In the creator economy, creators aren’t just ad placements—they are media companies. They produce content, manage communities, analyze data, and build brands of their own. Some creators reach audiences comparable to major publications or TV networks, without the overhead.
This reality challenges traditional advertising structures. Instead of buying space from media conglomerates, brands can partner directly with individual creators who own their distribution and audience relationships.
As creators continue to professionalize, they are becoming strategic partners rather than promotional tools.
Traditional advertising is one-way: brands speak, audiences listen. Creator-driven advertising is interactive. Audiences comment, ask questions, share experiences, and engage directly with the message.
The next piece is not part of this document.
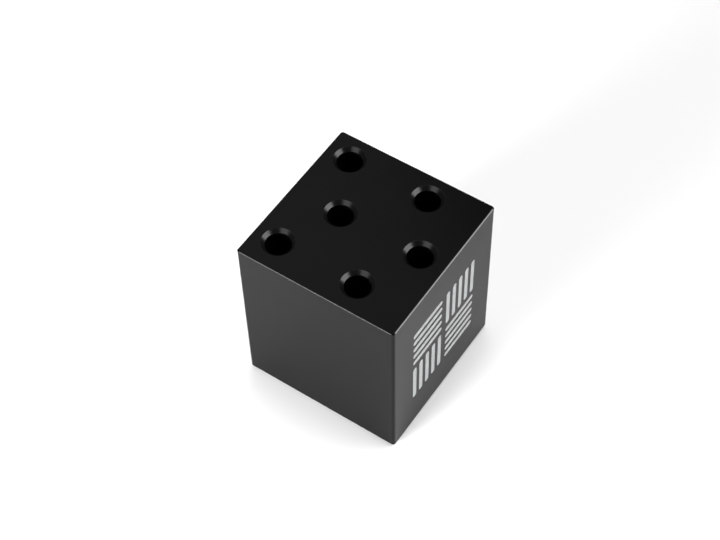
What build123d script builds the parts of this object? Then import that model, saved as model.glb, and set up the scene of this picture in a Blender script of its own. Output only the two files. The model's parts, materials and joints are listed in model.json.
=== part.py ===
from build123d import *
import math
import os

# Desk block that stands pens, pencils and slim tools upright in six blind bores.
#
# Millimetres, +Z up. The origin is at the centre of the footprint, on the desk.
# The side that carries the inlaid mark is the front and faces -Y.

# Block
SIDE = 70.0                     # square plan, along X and along Y
BLOCK_HEIGHT = 78.0
FOOT_LIFT = 1.2                 # gap that the feet leave under the block
CORNER_RADIUS = 1.2             # on the four upright edges
EDGE_CHAMFER = 0.4              # 45 degrees, round the top and bottom faces

# Bores
GRID = 11.9                     # unit of the staggered bore pattern
PATTERN_RIGHT = 0.6             # how far the middle of the pattern lies from the
PATTERN_BACK = 0.4              # middle of the block, towards +X and +Y
BORE_RADIUS = 5.15
BORE_DEPTH = 65.0               # from the top face to the shoulder of the drill point
DRILL_POINT_ANGLE = 118.0       # included angle
COUNTERSINK_WIDTH = 1.5         # measured in the top face, cut at 45 degrees
RIM_ROUND = 0.15                # edge break round both rims of a countersink

# Mark: four square panels of parallel slots, laid like parquet
SLOT_WIDTH = 2.4
SLOT_PITCH = 4.4
SLOTS_PER_PANEL = 5
PANEL_GAP = 3.0
POCKET_DEPTH = 0.30
INLAY_THICKNESS = 0.25

# Feet: bumpers bonded into round recesses in the underside
FOOT_INSET = 10.0               # from a side face to the centre of a foot
FOOT_RADIUS = 6.0
FOOT_ROUND = 0.6                # radius round the tread
DIMPLE_RADIUS = 2.5             # shallow hollow in the middle of the tread
DIMPLE_DEPTH = 0.4
RECESS_RADIUS = 6.4
RECESS_DEPTH = 1.6
ADHESIVE_RADIUS = 5.6
ADHESIVE_THICKNESS = 0.2

TOP = FOOT_LIFT + BLOCK_HEIGHT
FOOT_HEIGHT = FOOT_LIFT + RECESS_DEPTH - ADHESIVE_THICKNESS
FOOT_OFFSET = SIDE / 2 - FOOT_INSET
PANEL_SIDE = (SLOTS_PER_PANEL - 1) * SLOT_PITCH + SLOT_WIDTH
PANEL_OFFSET = (PANEL_SIDE + PANEL_GAP) / 2

# The front of the block as a drawing board, with its origin in the middle of the side.
FRONT = Plane(
    origin=(0, -SIDE / 2, FOOT_LIFT + BLOCK_HEIGHT / 2),
    x_dir=(1, 0, 0),
    z_dir=(0, -1, 0),
)

# Columns at the left, in the middle and at the right, each with a front and a rear bore.
# The middle column stands one grid unit nearer the front than the outer two.
BORE_CENTRES = [
    (PATTERN_RIGHT + column * 2 * GRID, PATTERN_BACK + (row + abs(column)) * GRID)
    for column in (-1, 0, 1)
    for row in (-2, 1)
]

# Each panel: how many half steps right and up it lies, and the angle of its slots.
PANELS = {
    "upper_left": (-1, 1, 0),
    "upper_right": (1, 1, 90),
    "lower_left": (-1, -1, 90),
    "lower_right": (1, -1, 0),
}

# Each foot: the corner of the footprint that it stands under.
FEET = {
    "front_left": (-1, -1),
    "front_right": (1, -1),
    "rear_left": (-1, 1),
    "rear_right": (1, 1),
}


def bore_tool():
    """One bore as a solid to cut away: drill point, straight wall and countersink."""
    point_depth = BORE_RADIUS / math.tan(math.radians(DRILL_POINT_ANGLE / 2))
    rim_radius = BORE_RADIUS + COUNTERSINK_WIDTH
    with BuildPart() as tool:
        with BuildSketch(Plane.XZ):
            with BuildLine():
                Polyline(
                    (0, TOP - BORE_DEPTH - point_depth),
                    (BORE_RADIUS, TOP - BORE_DEPTH),
                    (BORE_RADIUS, TOP - COUNTERSINK_WIDTH),
                    (rim_radius, TOP),
                    (0, TOP),
                    close=True,
                )
            make_face()
        revolve(axis=Axis.Z)
    return tool.part


def slots(panel):
    """The five parallel slots of one panel, drawn on the front of the block."""
    right, up, angle = PANELS[panel]
    with BuildSketch(FRONT) as sketch:
        centre = (right * PANEL_OFFSET, up * PANEL_OFFSET, 0)
        with Locations(Location(centre, (0, 0, angle))):
            with GridLocations(0, SLOT_PITCH, 1, SLOTS_PER_PANEL):
                SlotOverall(PANEL_SIDE, SLOT_WIDTH)
    return sketch.sketch


def foot_centre(corner, height):
    """The centre of a foot at a height above the desk."""
    right, back = FEET[corner]
    return (right * FOOT_OFFSET, back * FOOT_OFFSET, height)


def block():
    """The machined billet with its bores, the pockets of the mark and the foot recesses."""
    with BuildPart() as billet:
        with Locations((0, 0, FOOT_LIFT)):
            Box(SIDE, SIDE, BLOCK_HEIGHT, align=(Align.CENTER, Align.CENTER, Align.MIN))
        fillet(billet.edges().filter_by(Axis.Z), CORNER_RADIUS)
        levels = billet.edges().group_by(Axis.Z)
        chamfer(levels[0] + levels[-1], EDGE_CHAMFER)
        with Locations([(x, y, 0) for x, y in BORE_CENTRES]):
            add(bore_tool(), mode=Mode.SUBTRACT)
        circles = billet.edges().filter_by(GeomType.CIRCLE)
        rims = circles.filter_by_position(Axis.Z, TOP - COUNTERSINK_WIDTH, TOP)
        fillet(rims.filter_by(lambda rim: rim.radius > CORNER_RADIUS), RIM_ROUND)
        with Locations([foot_centre(corner, FOOT_LIFT) for corner in FEET]):
            Cylinder(
                RECESS_RADIUS,
                RECESS_DEPTH,
                align=(Align.CENTER, Align.CENTER, Align.MIN),
                mode=Mode.SUBTRACT,
            )
        for panel in PANELS:
            extrude(slots(panel), amount=-POCKET_DEPTH, mode=Mode.SUBTRACT)
    return billet.part


def inlay(panel):
    """The enamel in one panel's pockets, lying just below the face of the block."""
    floor = slots(panel).moved(Location((0, POCKET_DEPTH, 0)))
    with BuildPart() as fill:
        extrude(floor, amount=INLAY_THICKNESS)
    return fill.part


def foot(corner):
    """A rubber bumper with a rounded tread and a shallow dimple in the middle of it."""
    with BuildPart() as bumper:
        with Locations(foot_centre(corner, 0)):
            Cylinder(FOOT_RADIUS, FOOT_HEIGHT, align=(Align.CENTER, Align.CENTER, Align.MIN))
        fillet(bumper.edges().group_by(Axis.Z)[0], FOOT_ROUND)
        with Locations(foot_centre(corner, 0)):
            Cone(
                DIMPLE_RADIUS,
                DIMPLE_RADIUS - DIMPLE_DEPTH,
                DIMPLE_DEPTH,
                align=(Align.CENTER, Align.CENTER, Align.MIN),
                mode=Mode.SUBTRACT,
            )
    return bumper.part


def adhesive_discs():
    """The four discs that bond the feet to the floors of their recesses."""
    with BuildPart() as discs:
        with Locations([foot_centre(corner, FOOT_HEIGHT) for corner in FEET]):
            Cylinder(
                ADHESIVE_RADIUS,
                ADHESIVE_THICKNESS,
                align=(Align.CENTER, Align.CENTER, Align.MIN),
            )
    return discs.part


os.makedirs("parts", exist_ok=True)
export_step(block(), "parts/block.step")
for panel_name in PANELS:
    export_step(inlay(panel_name), f"parts/mark_inlay_{panel_name}.step")
for corner_name in FEET:
    export_step(foot(corner_name), f"parts/foot_{corner_name}.step")
export_step(adhesive_discs(), "parts/foot_adhesive_discs.step")
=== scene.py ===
import json
import math

import bmesh
import bpy
from mathutils import Matrix, Vector


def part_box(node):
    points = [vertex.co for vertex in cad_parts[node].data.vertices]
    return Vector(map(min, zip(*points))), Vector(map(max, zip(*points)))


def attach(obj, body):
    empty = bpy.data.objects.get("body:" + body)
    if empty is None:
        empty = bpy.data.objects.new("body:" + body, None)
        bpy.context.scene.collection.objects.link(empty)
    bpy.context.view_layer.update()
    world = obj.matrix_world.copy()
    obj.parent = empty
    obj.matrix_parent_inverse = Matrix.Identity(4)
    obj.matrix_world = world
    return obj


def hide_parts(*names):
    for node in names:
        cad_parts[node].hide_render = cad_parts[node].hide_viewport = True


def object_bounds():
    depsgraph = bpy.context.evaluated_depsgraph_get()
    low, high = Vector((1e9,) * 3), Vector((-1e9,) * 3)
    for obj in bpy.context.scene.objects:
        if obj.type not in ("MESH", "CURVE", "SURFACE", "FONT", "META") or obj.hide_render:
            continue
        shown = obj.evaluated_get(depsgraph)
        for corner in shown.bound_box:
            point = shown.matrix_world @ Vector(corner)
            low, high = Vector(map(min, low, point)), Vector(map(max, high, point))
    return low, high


# The look of a satin black desk block with six bores and a pale parquet mark on its front.
# Metres, +Z up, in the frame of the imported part.

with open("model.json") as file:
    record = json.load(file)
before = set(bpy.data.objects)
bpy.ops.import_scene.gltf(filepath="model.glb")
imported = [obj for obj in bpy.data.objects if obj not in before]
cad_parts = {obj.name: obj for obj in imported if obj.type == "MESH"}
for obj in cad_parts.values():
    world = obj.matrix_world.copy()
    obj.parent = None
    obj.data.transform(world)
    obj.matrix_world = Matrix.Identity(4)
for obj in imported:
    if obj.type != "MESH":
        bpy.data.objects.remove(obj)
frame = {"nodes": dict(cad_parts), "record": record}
CAD_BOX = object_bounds()

MM = 0.001

# Bores, from the record's mounts: each stands upright, so only its place in plan matters
BORES = [mount for mount in frame["record"]["mounts"] if mount["kind"] == "bore"]
BORE_CENTRES = [tuple(mount["pos_m"][:2]) for mount in BORES]
BORE_RADIUS = BORES[0]["dims"]["r_mm"] * MM
COUNTERSINK_WIDTH = 1.5 * MM

# The block's outside, and its broken edges
BLOCK_LOW, BLOCK_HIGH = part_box("block")
BLOCK_MIDDLE = (BLOCK_LOW + BLOCK_HIGH) / 2
BLOCK_HALF = (BLOCK_HIGH - BLOCK_LOW) / 2
TOP = BLOCK_HIGH.z
EDGE_CHAMFER = 0.4 * MM
CORNER_RADIUS = 1.2 * MM

# Mark: panels of parallel slots, and the axis along which each panel's slots run
FRONT = BLOCK_LOW.y
PANELS = {"upper_left": "X", "upper_right": "Z", "lower_left": "Z", "lower_right": "X"}
SLOTS_PER_PANEL = 5
SLOT_WIDTH = 2.4 * MM
POCKET_DEPTH = 0.30 * MM

FEET = ("front_left", "front_right", "rear_left", "rear_right")

# Camera
LENS = 81.76                         # on a 36 mm wide sensor
VIEW_TURN = math.radians(54.69)      # from +Y towards +X
VIEW_DOWN = math.radians(53.79)
VIEW_ROLL = math.radians(-1.77)
VIEW_DISTANCE = 649.6 * MM
VIEW_AIM = Vector((6.28, 8.06, 0.0)) * MM    # from the middle of the part


# Node trees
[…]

This two-way communication provides valuable feedback for brands. Creators often act as intermediaries, translating audience concerns into insights that improve products, messaging, and customer experience.
Advertising is no longer just about exposure—it’s about dialogue.
The rise of the creator economy doesn’t mean traditional advertising will disappear. Instead, it is being forced to evolve. Brands must become more human, transparent, and community-focused. They must prioritize trust over polish and relevance over reach.
In the future, the most successful brands will integrate creator partnerships into their broader marketing strategies, using creators not just as promoters, but as storytellers, collaborators, and connectors.
The creator economy is changing traditional advertising at its core. It shifts power from corporations to individuals, from interruption to invitation, and from mass messaging to meaningful connection.
In a world where attention is scarce and trust is earned, creators offer what traditional advertising struggles to provide: authenticity, relevance, and real influence. Brands that embrace this shift will stay ahead. Those that resist it risk being left behind.
Advertising is no longer just about being seen—it’s about being believed.